Goal ▸ Repeat verbatim only the lines from the opening of the material below through the one that contains "under the middle.".

## BEGIN

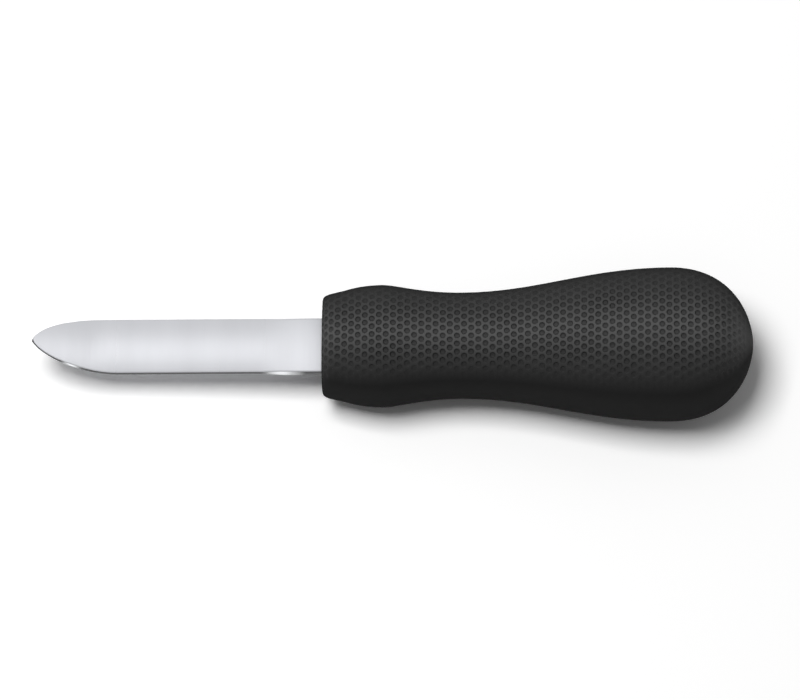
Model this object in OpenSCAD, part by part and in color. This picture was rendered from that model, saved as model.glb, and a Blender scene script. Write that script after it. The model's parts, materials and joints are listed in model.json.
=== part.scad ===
// Oyster knife: a short stiff steel blade with a bent, rounded tip, in an oval soft-grip handle.
// The knife lies as it rests on a table, with both bulges of its handle on the table.
// X runs from the tip to the butt, Y across the blade, Z is up, and the origin is under the middle.

/* [Blade] */
// Length of the blade in front of the handle
blade_len = 70; // [56:1:100]
// Width of the blade
blade_w = 13.6; // [10:0.1:15]
// Thickness of the steel sheet, as the handle holds it
stock_t = 3; // [3:0.1:3.6]
// Thickness of the finished blade in front of the handle
blade_t = 2.9; // [2.2:0.1:2.9]
// Thickness left along both ground edges
edge_t = 1.3; // [0.8:0.1:1.8]
// Height of the crown that the grinding leaves on the upper face
crown = 0.25; // [0.05:0.05:0.35]
// Thickness of the steel in the middle of the tip
tip_t = 1.5; // [1.2:0.1:2]
// Thickness of the steel round the edge of the tip
tip_edge_t = 0.6; // [0.4:0.1:0.8]
// Length of the unground steel in front of the handle
ricasso_len = 7.5; // [5:0.5:20]
// Length over which the grinding runs out
runout_len = 9.5; // [2:0.5:12]
// Length of the rounded point
point_len = 20.5; // [14:0.5:26]
// Length of the tip, from where its bend starts
tip_len = 21; // [14:0.5:26]
// Length of the steel that is curved in the bend
bend_len = 8; // [4:0.5:12]
// Angle that the tip is bent up by
bend_angle = 21; // [5:1:30]

/* [Tang] */
// Length of blade at its full width inside the handle
shoulder_len = 8; // [6:0.5:12]
// Width of the tang
tang_w = 8; // [6:0.5:9]
// Length of the tang behind the blade's shoulders
tang_len = 58; // [50:1:66]
// Diameter of the keying holes that the core fills
key_hole_d = 4.5; // [3:0.5:5]
// Distance between the keying holes
key_hole_pitch = 16; // [10:1:18]
// Number of keying holes
key_hole_count = 3; // [1:1:3]

/* [Handle] */
// Length of the handle
handle_len = 104.2; // [98:0.2:120]
// Width of the flat front end
front_w = 23; // [20:0.2:25]
// Width just behind the front corners
collar_w = 25; // [22:0.1:27]
// Width of the front bulge
bulge_w = 29; // [27.6:0.2:34]
// Distance of the front bulge from the front end
bulge_at = 14.7; // [12:0.1:18]
// Width of the waist
waist_w = 25.2; // [23:0.2:28]
// Distance of the waist from the front end
waist_at = 33.5; // [28:0.5:40]
// Width of the butt bulge
butt_w = 36.4; // [33:0.2:41]
// Distance of the butt bulge from the front end
butt_at = 84.2; // [76:0.2:88]
// Thickness of the front bulge
bulge_d = 25.6; // [23:0.2:30]
// Thickness of the waist
waist_d = 22.2; // [20:0.2:25]
// Thickness of the butt bulge
butt_d = 32.2; // [29:0.2:37]
// Radius that turns the front end onto the top and the bottom
front_r = 4.8; // [3:0.2:6]
// Fullness of the oval section: 2 is an ellipse, and more makes its top and bottom flatter
oval_power = 2.6; // [2:0.1:3]

/* [Grip] */
// Wall of the soft grip over the core
grip_wall = 2.5; // [1.6:0.1:3.5]
// Wall of the soft grip at the front end
front_wall = 3; // [2:0.1:4]

/* [Hidden] */

// Counts of flat facets: around the handle, and along each stretch of its outline. Each count around
// is two more than a multiple of four, for one facet on the top and one on the bottom.
grip_sides = 46;
core_sides = 34;
grip_steps = [5, 6, 8, 12, 12];
core_steps = [3, 4, 6, 8, 8];
// Half the turn round the section that the flat on the top, and the flat on the bottom, takes up
flat_turn = 14;
// Counts of facets on the blade: across it, along its point, its body and the run-out
blade_strips = 14;
point_steps = 20;
body_steps = 9;
runout_steps = 6;
// Share of the point's curve at which the small flat of the tip ends
tip_flat = 0.03;
// Extra length that a cutting form has beyond what it cuts
beyond = 1;

// Share of a stretch over which the handle's outline keeps its direction, at the stretch's start and end
rise_hold = [0.10, 0.56];
fall_hold = [0.17, 0.51];
belly_hold = [0.37, 0.40];
// The same for the round butt, along the handle and across it
butt_hold = [0.77, 0.35];
// The same for the point of the blade, across it at the tip and along it behind
point_hold = [0.25, 0.70];
// Share that makes a curve follow a quarter circle
round_hold = 0.5523;

// A point on the curve that four control points give, with t from 0 to 1
function curve_at(p, t) =
    pow(1 - t, 3) * p[0] + 3 * pow(1 - t, 2) * t * p[1] + 3 * (1 - t) * t * t * p[2] + pow(t, 3) * p[3];

// The handle's outline as five stretches of [distance from the front end, half width, half thickness].
// An inset of 0 gives the grip's outer face. The core's outline is the same one, moved inwards.
function half(w, d, inset) = [w / 2 - inset, d / 2 - inset];
function at(x, h) = [x, h[0], h[1]];
function outline(inset, start) =
    let (end = handle_len - inset,
         collar_d = bulge_d * collar_w / bulge_w,
         face = half(front_w, collar_d - 2 * front_r, inset),
         edge = half(collar_w, collar_d - 2 * front_r * (1 - round_hold), inset),
         collar = half(collar_w + (bulge_w - collar_w) * front_r / bulge_at, collar_d, inset),
         top = half(collar_w, collar_d, inset),
         bulge = half(bulge_w, bulge_d, inset),
         waist = half(waist_w, waist_d, inset),
         butt = half(butt_w, butt_d, inset),
         collar_at = start + front_r,
         lead = (collar - top) / (front_r * round_hold),
         rise = bulge_at - collar_at,
         fall = waist_at - bulge_at,
         belly = butt_at - waist_at,
         round = end - butt_at)
    [[at(start, face), at(start, edge), at(start + front_r * (1 - round_hold), top), at(collar_at, collar)],
     [at(collar_at, collar), at(collar_at + rise * rise_hold[0], collar + lead * rise * rise_hold[0]),
      at(bulge_at - rise * rise_hold[1], bulge), at(bulge_at, bulge)],
     [at(bulge_at, bulge), at(bulge_at + fall * fall_hold[0], bulge),
      at(waist_at - fall * fall_hold[1], waist), at(waist_at, waist)],
     [at(waist_at, waist), at(waist_at + belly * belly_hold[0], waist),
      at(butt_at - belly * belly_hold[1], butt), at(butt_at, butt)],
     [at(butt_at, butt), at(butt_at + round * butt_hold[0], butt),
      at(end, butt * butt_hold[1]), at(end, [0, 0])]];

// The stations along an outline, without the last one, where it closes to a point
function stations(curves, steps) =
    [for (i = [0 : len(curves) - 1], k = [0 : steps[i] - 1]) curve_at(curves[i], k / steps[i])];

outer_stations = stations(outline(0, 0), grip_steps);
core_stations = stations(outline(grip_wall, front_wall), core_steps);

// How far the handle reaches below its own axis when it is tipped forward by an angle
function reach(line, tip_angle) = max([for (s = line) s[2] * cos(tip_angle) - s[0] * sin(tip_angle)]);
front_part = [for (s = outer_stations) if (s[0] < waist_at) s];
rear_part = [for (s = outer_stations) if (s[0] >= waist_at) s];
// The angle at which both bulges reach equally low, found by halving the span that holds it
function settle(low, high, halvings) =
    let (mid = (low + high) / 2)
    halvings == 0 ? mid
    : reach(rear_part, mid) > reach(front_part, mid) ? settle(mid, high, halvings - 1)
    : settle(low, mid, halvings - 1);
rest_angle = settle(-15, 15, 24);
rest_height = reach(outer_stations, rest_angle);

// The steel is straight up to the bend, rises along an arc of bend_len, and then goes straight on.
// Its angle, the height of its middle, and a point above its middle, at a distance past the bend's start
bend_r = bend_len / sin(bend_angle);
function angle_at(past) = asin(min(max(past, 0), bend_len) / bend_r);
function rise_at(past) = bend_r * (1 - cos(angle_at(past))) + max(past - bend_len, 0) * tan(bend_angle);
function bent(past, height) =
    [tip_len - blade_len - past + height * sin(angle_at(past)), rise_at(past) + height * cos(angle_at(past))];

// The foremost corner of the tip, and the middle of the whole knife as it rests
tip_corner = bent(tip_len, -tip_t / 2);
tip_x = tip_corner[0] * cos(rest_angle) - tip_corner[1] * sin(rest_angle);
middle_x = (tip_x + handle_len * cos(rest_angle)) / 2;

// Puts a piece drawn along the knife's own axis, from the front end of the handle, as it rests
module at_rest() {
    translate([-middle_x, 0, rest_height]) rotate([0, -rest_angle, 0]) children();
}

// A closed solid through rings of points that all have the same count
module skin(rings) {
    n = len(rings[0]);
    last = len(rings) - 1;
    sides = [for (i = [0 : last - 1], k = [0 : n - 1])
        let (a = i * n + k, b = i * n + (k + 1) % n) each [[a, b, b + n], [a, b + n, a + n]]];
    // Each end is closed by strips from one side of its ring to the other
    front = [for (k = [0 : n / 2 - 2]) [k, n - 1 - k, n - 2 - k, k + 1]];
    back = [for (k = [0 : n / 2 - 2]) [for (p = [k, k + 1, n - 2 - k, n - 1 - k]) last * n + p]];
    polyhedron(points = [for (r = rings) each r], faces = concat(front, sides, back), convexity = 6);
}

// A full oval form through the stations, with its end at the butt closed by a small flat. It has a
// flat along its top and its bottom at the full thickness, and the knife rests on the lower one.
function full(share) = sign(share) * pow(abs(share), 2 / oval_power);
module oval_form(line, sides) {
    quarter = (sides - 2) / 4;
    turns = [for (side = [0, 1], k = [quarter : -1 : -quarter]) k * (90 - flat_turn) / quarter - 180 * side];
    flat_share = full(cos(flat_turn));
    skin([for (s = line) [for (turn = turns)
        [s[0], s[1] * full(cos(turn)), s[2] * full(sin(turn)) / flat_share]]]);
}

// A smooth rise from 0 to 1
function ease(t) = t * t * (3 - 2 * t);

// Stations along the blade as [distance from the tip, half width], from the tip to the handle
ground_end = blade_len - ricasso_len - runout_len;
point_curve = [[0, 0], [0, point_hold[0] * blade_w / 2],
    [point_len * (1 - point_hold[1]), blade_w / 2], [point_len, blade_w / 2]];
blade_stations = concat(
    [for (k = [0 : point_steps]) curve_at(point_curve, tip_flat + (1 - tip_flat) * k / point_steps)],
    [for (k = [1 : body_steps]) [point_len + (ground_end - point_len) * k / body_steps, blade_w / 2]],
    [for (k = [1 : runout_steps]) [ground_end + runout_len * k / runout_steps, blade_w / 2]],
    [[blade_len, blade_w / 2]]);

// One ring round the steel, square to it. The grinding leaves a low crown on the upper face and
// takes the rest from the underside, so both edges lie high.
function steel_ring(from_tip, half_w) =
    let (past = tip_len - from_tip,
         tip_share = max(0, past / tip_len),
         middle = blade_t - (blade_t - tip_t) * tip_share,
         edge = edge_t - (edge_t - tip_edge_t) * tip_share,
         ground = 1 - ease(min(1, max(0, (from_tip - ground_end) / runout_len))),
         shares = [for (k = [0 : blade_strips]) 1 - 2 * k / blade_strips],
         upper = function (share) middle / 2 - crown * ground * share * share,
         lower = function (share) -middle / 2 + (middle - edge - crown) * ground * share * share,
         place = function (share, height) let (p = bent(past, height)) [p[0], share * half_w, p[1]])
    concat([for (q = shares) place(q, lower(q))],
        [for (k = [blade_strips : -1 : 0]) place(shares[k], upper(shares[k]))]);

// The tang is cut from the same sheet as the blade, with keying holes for the core's plastic
module tang() {
    difference() {
        translate([0, -tang_w / 2, -stock_t / 2]) cube([shoulder_len + tang_len, tang_w, stock_t]);
        for (k = [0 : key_hole_count - 1]) {
            translate([shoulder_len + key_hole_pitch * (k + 1), 0, 0])
                cylinder(d = key_hole_d, h = stock_t + 2 * beyond, center = true, $fn = 48);
        }
    }
}

// The steel as one piece, in the knife's own frame
module steel() {
    union() {
        skin([for (s = blade_stations) steel_ring(s[0], s[1])]);
        shoulder();
        tang();
    }
}

// Full-width steel from the front end of the handle to the shoulders, which the grip and core fit.
// A cut through the front end starts in front of it.
module shoulder(in_front = 0) {
    translate([-in_front, -blade_w / 2, -stock_t / 2]) cube([shoulder_len + in_front, blade_w, stock_t]);
}

// Stainless steel blade and tang
module blade() {
    color("#c9ccd0") at_rest() steel();
}

// Hard plastic core, moulded round the tang and through its keying holes
module handle_core() {
    color("#3a3a3a") at_rest() difference() {
        oval_form(core_stations, core_sides);
        shoulder();
        tang();
    }
}

// Soft grip, moulded over the core and shut against the blade at the front end
module grip() {
    color("#262626") at_rest() difference() {
        oval_form(outer_stations, grip_sides);
        oval_form(core_stations, core_sides);
        shoulder(beyond);
    }
}

blade();
handle_core();
grip();
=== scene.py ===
# Oyster knife as it lies on a table: steel blade with a bent tip, hard core, dimpled soft grip.
import json
import math

import bmesh
import bpy
import numpy
from mathutils import Matrix, Vector


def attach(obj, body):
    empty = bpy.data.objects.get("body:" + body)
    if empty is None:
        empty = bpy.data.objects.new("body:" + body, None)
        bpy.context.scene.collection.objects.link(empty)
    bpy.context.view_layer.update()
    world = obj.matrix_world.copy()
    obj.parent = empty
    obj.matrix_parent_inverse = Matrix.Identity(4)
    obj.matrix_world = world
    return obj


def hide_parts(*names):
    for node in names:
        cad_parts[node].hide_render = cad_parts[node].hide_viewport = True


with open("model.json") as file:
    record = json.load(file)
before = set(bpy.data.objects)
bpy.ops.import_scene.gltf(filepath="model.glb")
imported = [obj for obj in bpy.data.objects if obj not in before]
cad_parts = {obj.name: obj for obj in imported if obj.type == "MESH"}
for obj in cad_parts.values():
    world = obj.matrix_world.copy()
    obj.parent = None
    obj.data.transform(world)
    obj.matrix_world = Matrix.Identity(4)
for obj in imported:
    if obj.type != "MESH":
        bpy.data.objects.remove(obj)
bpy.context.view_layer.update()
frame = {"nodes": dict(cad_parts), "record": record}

scene = bpy.context.scene

# Camera: a long lens high above the table, tipped towards the near side of the knife, so that
# one millimetre on the knife is as long in the picture as it is in the photograph. The picture's
# middle is at a point above the table, moved down in the picture by the last of these lengths.
mm = 0.001
photo_width = 800
photo_mm_per_px = 0.2422
camera_tilt = math.radians(18)
camera_roll = math.radians(0.52)
camera_distance = 1.6
sensor_mm = 36
middle_of_view = Vector((1.9 * mm, 0, 13 * mm))
moved_down = 0.93 * mm

camera_data = bpy.data.cameras.new("camera")
camera_data.sensor_width = sensor_mm
camera_data.lens = sensor_mm * camera_distance / (photo_width * photo_mm_per_px * mm)
camera = bpy.data.objects.new("camera", camera_data)
scene.collection.objects.link(camera)
scene.camera = camera
turn = Matrix.Rotation(camera_tilt, 4, "X") @ Matrix.Rotation(camera_roll, 4, "Z")
aim = middle_of_view - turn.to_3x3() @ Vector((0, moved_down, 0))
camera.matrix_world = Matrix.Translation(aim + turn.to_3x3() @ Vector((0, 0, camera_distance))) @ turn

# Blade: one piece of stainless sheet, 2.9 mm thick, blanked, ground thinner towards both edges, mostly
# from below, and bent up at its rounded tip. The grinding runs out in front of the handle, and behind
# it the tang goes into the core.
blade_len = 70
blade_w = 13.6
blade_t = 2.9
edge_t = 1.3
tip_t = 1.5
tip_edge_t = 0.6
edge_r = 0.12
hidden_len = 2

# Grinding: how far the faces fall towards the edges, where they are ground and where they are not
crown = 0.25
flat_crown = 0.12
ricasso_len = 7.5
runout_len = 9.5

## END

Exercise result ▸
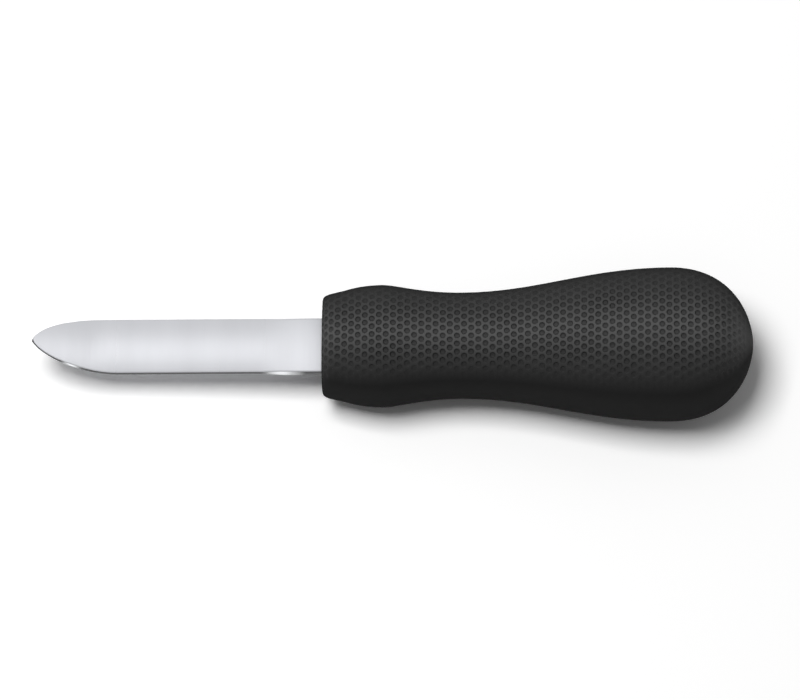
Model this object in OpenSCAD, part by part and in color. This picture was rendered from that model, saved as model.glb, and a Blender scene script. Write that script after it. The model's parts, materials and joints are listed in model.json.
=== part.scad ===
// Oyster knife: a short stiff steel blade with a bent, rounded tip, in an oval soft-grip handle.
// The knife lies as it rests on a table, with both bulges of its handle on the table.
// X runs from the tip to the butt, Y across the blade, Z is up, and the origin is under the middle.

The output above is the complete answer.